Exercise objective – Reproduce verbatim the lines up to and including the one with "combine(cap, make_tool(name +", starting from the first.

Data block –
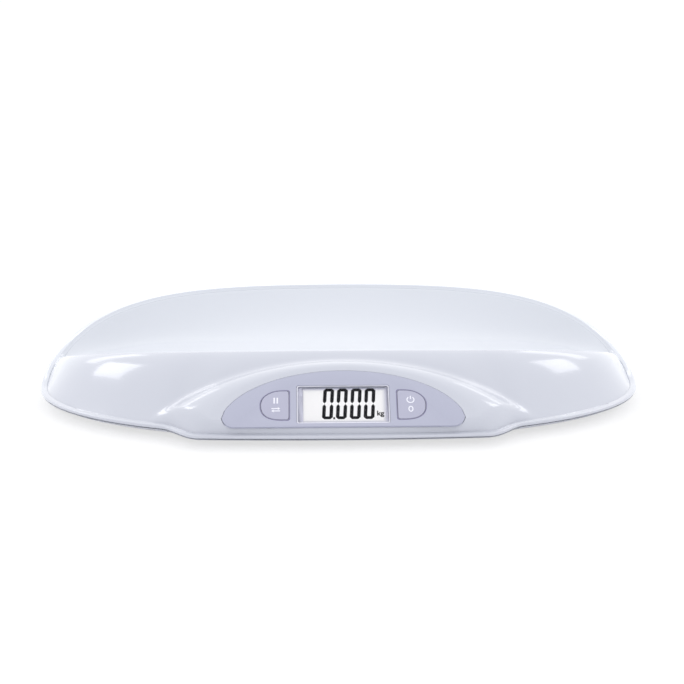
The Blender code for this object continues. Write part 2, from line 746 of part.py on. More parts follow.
def make_buttons(console, paint):
    for name, (place_x, place_y) in button_places().items():
        place = (place_x, place_y, 0)
        cap_back = BUTTON_PROUD - BUTTON_CAP
        flange_top = SEAT_BACK - GAP
        cap = prism(button_outline(math.copysign(1, place_x)), cap_back, BUTTON_PROUD)
        cap = make_object(name + "_button", cap, paint["panel"], console, place)
        stem = lathe([(0, flange_top - FLANGE_THICK), (STEM_FLANGE, flange_top - FLANGE_THICK),
                      (STEM_FLANGE, flange_top), (STEM_RADIUS, flange_top),
                      (STEM_RADIUS, cap_back + BUTTON_CAP / 2), (0, cap_back + BUTTON_CAP / 2)], ROUND_MEDIUM)
        combine(cap, make_tool(name + "_stem_solid", stem, console, place), "UNION")

        # The switch body has a well, so that its plunger can sink.
        half = SWITCH_SIZE / 2
        body_low = BOARD_TOP + GAP
        body_top = body_low + SWITCH_TALL
        body = block((-half, half), (-half, half), (body_low, body_top))
        body = make_object(name + "_switch", body, paint["black"], console, place)
        well_low = body_top - PLUNGER_SEAT - BUTTON_TRAVEL
        well = disc(PLUNGER_RADIUS + RUNNING_GAP, well_low, body_top + OVERRUN, (0, 0), ROUND_SMALL)
        combine(body, make_tool(name + "_switch_well", well, console, place), "DIFFERENCE")
        plunger_low = well_low + BUTTON_TRAVEL + GAP
        plunger_top = flange_top - FLANGE_THICK - GAP
        plunger = disc(PLUNGER_RADIUS, plunger_low, plunger_top, (0, 0), ROUND_SMALL)
        make_object(name + "_plunger", plunger, paint["plunger"], console, place, ROUND_ANGLE)


def bay_size():
    pitch = 2 * BATTERY_RADIUS + GAP
    inner_x = CELL_LENGTH / 2 + BAY_END_ROOM
    inner_y = (BATTERY_COUNT * pitch + GAP) / 2
    centre_y = OVAL_Y + BAY_CENTRE_SHARE * HALF_DEPTH
    roof = STANDOFF + DOOR_THICK + 3 * GAP + 2 * BATTERY_RADIUS
    return inner_x, inner_y, centre_y, roof, pitch


def make_bottom_cover(form, paint):
    cover = make_object("bottom_cover", loft(cover_rings(form)), paint["white"], smooth_angle=SHELL_ANGLE)
    inner_x, inner_y, bay_y, roof, _ = bay_size()
    hinge_y = bay_y - inner_y - DOOR_LEDGE
    hinge_z = STANDOFF + HINGE_RISE
    bury = COVER_FLOOR / 2

    added = [block((-inner_x - BAY_WALL, inner_x + BAY_WALL),
                   (hinge_y - HINGE_RADIUS - BAY_WALL / 2, bay_y + inner_y + DOOR_LEDGE + BAY_WALL / 4),
                   (STANDOFF + bury, roof + BAY_ROOF))]
    for x, y in mirrored_places():
        added.append(disc(BOSS_RADIUS, STANDOFF + bury, BOSS_TOP, (x, y), ROUND_MEDIUM))
    rib_x = CELL_WIDE / 2
    rib_y = CELL_DEEP / 2
    for x, y in foot_places().values():
        for side in (-1, 1):
            edge = x + side * (rib_x - RIB_WIDTH / 2)
            added.append(block((edge - RIB_WIDTH / 2, edge + RIB_WIDTH / 2), (y - rib_y, y + rib_y),
                               (STANDOFF + bury, FLOOR_TOP + RIB_HEIGHT)))
    combine(cover, make_tool("cover_solids", merge(added)), "UNION")

    cut = []
    low = STANDOFF - OVERRUN
    seat = STANDOFF + SCREW_HEAD_THICK + GAP
    screw_hole = [(0, low), (SCREW_HEAD + GAP, low), (SCREW_HEAD + GAP, seat), (SCREW_SHANK + GAP, seat),
                  (SCREW_SHANK + GAP, BOSS_TOP + OVERRUN), (0, BOSS_TOP + OVERRUN)]
    for place in mirrored_places():
        cut.append(lathe(screw_hole, ROUND_SMALL, place))
    for place in foot_places().values():
        cut.append(disc(CARRIER_RADIUS + RUNNING_GAP, low, FLOOR_TOP + OVERRUN, place, ROUND_FINE))
    cut.append(block((-inner_x, inner_x), (bay_y - inner_y, bay_y + inner_y), (low, roof)))
    combine(cover, make_tool("cover_cutters", merge(cut)), "DIFFERENCE")

    # Side view of the door's recess: a channel round the hinge and a shallow step for the plate.
    door_half = inner_x + DOOR_LEDGE
    clear = HINGE_RADIUS + RUNNING_GAP
    step = STANDOFF + DOOR_THICK + GAP
    far = bay_y + inner_y + DOOR_LEDGE + RUNNING_GAP
    recess = [(hinge_y - clear, low), (far, low), (far, step), (hinge_y + clear, step),
              (hinge_y + clear, hinge_z + clear), (hinge_y - clear, hinge_z + clear)]
    recess = swap_axes(prism(recess, -door_half - RUNNING_GAP, door_half + RUNNING_GAP), (2, 0, 1))
    combine(cover, make_tool("door_recess_cutter", recess), "DIFFERENCE")
    reach = door_half + TRUNNION_LENGTH + GAP
    socket = disc(TRUNNION_RADIUS + RUNNING_GAP / 2, -reach, reach, (hinge_y, hinge_z), ROUND_SMALL)
    combine(cover, make_tool("door_socket_cutter", swap_axes(socket, (2, 0, 1))), "DIFFERENCE")
    return cover


def make_battery_door(paint):
    inner_x, inner_y, bay_y, _, _ = bay_size()
    hinge_y = bay_y - inner_y - DOOR_LEDGE
    hinge_z = STANDOFF + HINGE_RISE
    door_half = inner_x + DOOR_LEDGE
    far = bay_y + inner_y + DOOR_LEDGE - hinge_y
    low = -HINGE_RISE
    # Side view of the door: the barrel round the axis, and the plate that leaves it.
    profile = [(0, low), (far, low), (far, low + DOOR_THICK), (HINGE_RADIUS, low + DOOR_THICK)]
    for i in range(ROUND_SMALL + 1):
        angle = math.radians(HINGE_SWEEP * i / ROUND_SMALL)
        point = (HINGE_RADIUS * math.cos(angle), HINGE_RADIUS * math.sin(angle))
        if math.dist(point, profile[-1]) > GAP:
            profile.append(point)
    solid = swap_axes(prism(profile, -door_half, door_half), (2, 0, 1))
    door = make_object("battery_door", solid, paint["white"], None, (0, hinge_y, hinge_z))
    reach = door_half + TRUNNION_LENGTH
    trunnion = swap_axes(disc(TRUNNION_RADIUS, -reach, reach, (0, 0), ROUND_SMALL), (2, 0, 1))
    combine(door, make_tool("door_trunnion_solid", trunnion, None, (0, hinge_y, hinge_z)), "UNION")

    # Finger ridges near the free edge
    ridges = []
    for i in range(RIDGE_COUNT):
        start = far - RIDGE_INSET - i * RIDGE_PITCH
        ridges.append(block((-RIDGE_HALF_LENGTH, RIDGE_HALF_LENGTH), (start, start + RIDGE_WIDE),
                            (low - RIDGE_RISE, low + RIDGE_RISE)))
    combine(door, make_tool("door_ridge_solids", merge(ridges), None, (0, hinge_y, hinge_z)), "UNION")
    return door


def make_batteries(paint):
    inner_x, inner_y, bay_y, roof, pitch = bay_size()
    middle_z = roof - GAP - BATTERY_RADIUS
    for number in range(BATTERY_COUNT):
        y = bay_y - inner_y + GAP + BATTERY_RADIUS + number * pitch
        turn = 1 if number % 2 == 0 else -1
        start = -(inner_x - CONTACT_THICK - GAP) + BAY_END_ROOM + CONTACT_BOW / 2
        end = start + CELL_LENGTH - BATTERY_NUB
        inner = BATTERY_RADIUS - BATTERY_BEVEL
        profile = [(0, start), (inner, start), (BATTERY_RADIUS, start + BATTERY_BEVEL),
                   (BATTERY_RADIUS, end - BATTERY_BEVEL), (inner, end), (BATTERY_NUB_RADIUS, end),
                   (BATTERY_NUB_RADIUS, end + BATTERY_NUB), (0, end + BATTERY_NUB)]
        verts, faces = swap_axes(lathe(profile, ROUND_MEDIUM), (2, 0, 1))
        verts = [(turn * vert[0], turn * vert[1], vert[2]) for vert in verts]
        place = (0, y, middle_z)
        make_object("battery_%d" % (number + 1), (verts, faces), paint["battery"], None, place, ROUND_ANGLE)


def contact_profile(bowed):
    # A thin strip seen from above, with a bow towards the battery where it springs.
    wide = CONTACT_WIDE / 2
    inner = [(0, -wide)]
    if bowed:
        for i in range(ROUND_SMALL - 1):
            share = -1 + 2 * i / (ROUND_SMALL - 2)
            inner.append((CONTACT_BOW * math.cos(math.pi * share / 2), share * CONTACT_BOW_SHARE * wide))
    inner.append((0, wide))
    outer = [(depth + CONTACT_THICK, across) for depth, across in inner]
    return inner + list(reversed(outer))


def make_contacts(paint):
    inner_x, inner_y, bay_y, roof, pitch = bay_size()
    middle_z = roof - GAP - BATTERY_RADIUS
    for end, name in ((-1, "left"), (1, "right")):
        for number in range(BATTERY_COUNT):
            positive = (number % 2 == 0) == (end > 0)
            back = inner_x - GAP - CONTACT_THICK
            profile = [(back - depth, across) for depth, across in contact_profile(not positive)]
            y = bay_y - inner_y + GAP + BATTERY_RADIUS + number * pitch
            verts, faces = prism(profile, -CONTACT_TALL / 2, CONTACT_TALL / 2)
            verts = [(end * vert[0], vert[1], vert[2]) for vert in verts]
            make_object("contact_%s_%d" % (name, number + 1), (verts, faces), paint["steel"], None,
                        (0, y, middle_z))


def make_feet(paint):
    carrier_low = PAD_THICK + GAP
    cell_low = FLOOR_TOP + RIB_HEIGHT + GAP
    for name, (x, y) in foot_places().items():
        pad = [(0, 0), (PAD_RADIUS - FOOT_BEVEL, 0), (PAD_RADIUS, FOOT_BEVEL), (PAD_RADIUS, PAD_THICK),
               (0, PAD_THICK)]
        pad = lathe(pad, ROUND_FINE)
        make_object("foot_pad_" + name, pad, paint["rubber"], None, (x, y, 0), ROUND_ANGLE)
        carrier = [(0, carrier_low), (CARRIER_RADIUS - FOOT_BEVEL, carrier_low),
                   (CARRIER_RADIUS, carrier_low + FOOT_BEVEL), (CARRIER_RADIUS, carrier_low + CARRIER_THICK),
                   (CARRIER_NECK, carrier_low + CARRIER_THICK), (CARRIER_NECK, cell_low - GAP),
                   (0, cell_low - GAP)]
        carrier = lathe(carrier, ROUND_FINE)
        make_object("foot_carrier_" + name, carrier, paint["white"], None, (x, y, 0), ROUND_ANGLE)

        half_w = CELL_WIDE / 2
        half_d = CELL_DEEP / 2
        cell_top = cell_low + CELL_THICK
        cell = prism(rounded_box((-half_w, half_w), (-half_d, half_d), CELL_SLOT, 3), cell_low, cell_top)
        cell = make_object("load_cell_" + name, cell, paint["steel"], None, (x, y, 0))
        # A C-shaped slot frees the tongue that the foot pushes.
        inner_w = half_w - CELL_RIM
        inner_d = half_d - CELL_RIM
        tongue_w = inner_w - CELL_SLOT
        tongue_d = inner_d - CELL_SLOT
        path = [(-inner_w, -inner_d), (inner_w, -inner_d), (inner_w, -tongue_d), (-tongue_w, -tongue_d),
                (-tongue_w, tongue_d), (inner_w, tongue_d), (inner_w, inner_d), (-inner_w, inner_d)]
        slot = prism(path, cell_low - OVERRUN, cell_top + OVERRUN)
        combine(cell, make_tool("cell_slot_" + name, slot, None, (x, y, 0)), "DIFFERENCE")


def make_cover_screws(paint):
    head_top = STANDOFF + SCREW_HEAD_THICK
    screw = screw_solid(SCREW_HEAD, SCREW_SHANK, STANDOFF + GAP, head_top, head_top + SCREW_LENGTH)
    for number, place in enumerate(mirrored_places(), 1):
        make_object("cover_screw_%d" % number, screw, paint["steel"], None, (*place, 0), ROUND_ANGLE)


def build():
    clear_scene()
    paint = {
        "shell": make_material("white gloss plastic", (0.78, 0.80, 0.88), 0.18),
        "white": make_material("white plastic", (0.74, 0.75, 0.80), 0.45),
        "panel": make_material("lavender plastic", (0.50, 0.51, 0.66), 0.4),
        "clear": make_material("clear plastic", (0.90, 0.91, 0.94), 0.05),
        "glass": make_material("display glass", (0.85, 0.85, 0.84), 0.1),
        "backlight": make_material("light guide", (0.9, 0.9, 0.9), 0.5),
        "rubber": make_material("grey rubber", (0.12, 0.12, 0.13), 0.8),
        "board": make_material("green board", (0.03, 0.22, 0.09), 0.4),
        "steel": make_material("plated steel", (0.62, 0.62, 0.63), 0.3, 1.0),
        "black": make_material("black resin", (0.02, 0.02, 0.02), 0.4),
        "plunger": make_material("white nylon", (0.8, 0.8, 0.8), 0.5),
        "battery": make_material("battery jacket", (0.10, 0.22, 0.42), 0.35),
    }
    form = BodyForm(BACK_STATIONS, FRONT_STATIONS)
    console = make_empty("console_frame", (0, CONSOLE_FOOT_Y, CONSOLE_FOOT_HEIGHT), (PANEL_SLOPE, 0, 0))
    bpy.context.view_layer.update()
    make_top_shell(form, console, paint["shell"])
    make_display(console, paint)
    make_board(console, paint)
    make_buttons(console, paint)
    make_bottom_cover(form, paint)
    make_battery_door(paint)
    make_batteries(paint)
    make_contacts(paint)
    make_feet(paint)
    make_cover_screws(paint)


build()
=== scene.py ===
import math

import bmesh
import bpy
import numpy as np
from mathutils import Matrix, Vector
from mathutils.bvhtree import BVHTree


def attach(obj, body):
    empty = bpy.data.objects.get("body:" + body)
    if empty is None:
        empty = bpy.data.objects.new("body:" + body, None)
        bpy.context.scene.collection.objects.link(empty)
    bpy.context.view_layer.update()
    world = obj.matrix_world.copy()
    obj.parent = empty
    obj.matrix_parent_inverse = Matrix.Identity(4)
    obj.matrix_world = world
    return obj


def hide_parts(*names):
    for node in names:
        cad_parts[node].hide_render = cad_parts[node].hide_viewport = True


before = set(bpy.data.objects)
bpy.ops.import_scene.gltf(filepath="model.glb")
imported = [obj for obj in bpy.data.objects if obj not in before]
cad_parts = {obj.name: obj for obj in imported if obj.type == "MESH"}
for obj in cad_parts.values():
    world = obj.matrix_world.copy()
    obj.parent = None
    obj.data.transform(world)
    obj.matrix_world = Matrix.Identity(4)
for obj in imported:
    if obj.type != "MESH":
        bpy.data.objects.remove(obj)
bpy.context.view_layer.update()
scene = bpy.context.scene
print("frame loaded,", len(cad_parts), "nodes")

# fits and fineness shared by every piece, in metres
fit = {"gap": 0.0003, "runningGap": 0.0004, "overrun": 0.004, "hair": 0.00006}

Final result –
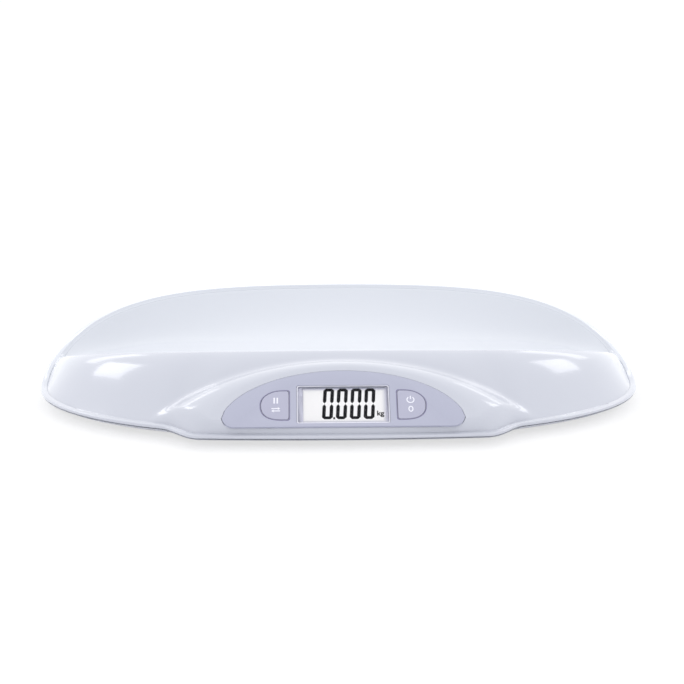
The Blender code for this object continues. Write part 2, from line 746 of part.py on. More parts follow.
def make_buttons(console, paint):
    for name, (place_x, place_y) in button_places().items():
        place = (place_x, place_y, 0)
        cap_back = BUTTON_PROUD - BUTTON_CAP
        flange_top = SEAT_BACK - GAP
        cap = prism(button_outline(math.copysign(1, place_x)), cap_back, BUTTON_PROUD)
        cap = make_object(name + "_button", cap, paint["panel"], console, place)
        stem = lathe([(0, flange_top - FLANGE_THICK), (STEM_FLANGE, flange_top - FLANGE_THICK),
                      (STEM_FLANGE, flange_top), (STEM_RADIUS, flange_top),
                      (STEM_RADIUS, cap_back + BUTTON_CAP / 2), (0, cap_back + BUTTON_CAP / 2)], ROUND_MEDIUM)
        combine(cap, make_tool(name + "_stem_solid", stem, console, place), "UNION")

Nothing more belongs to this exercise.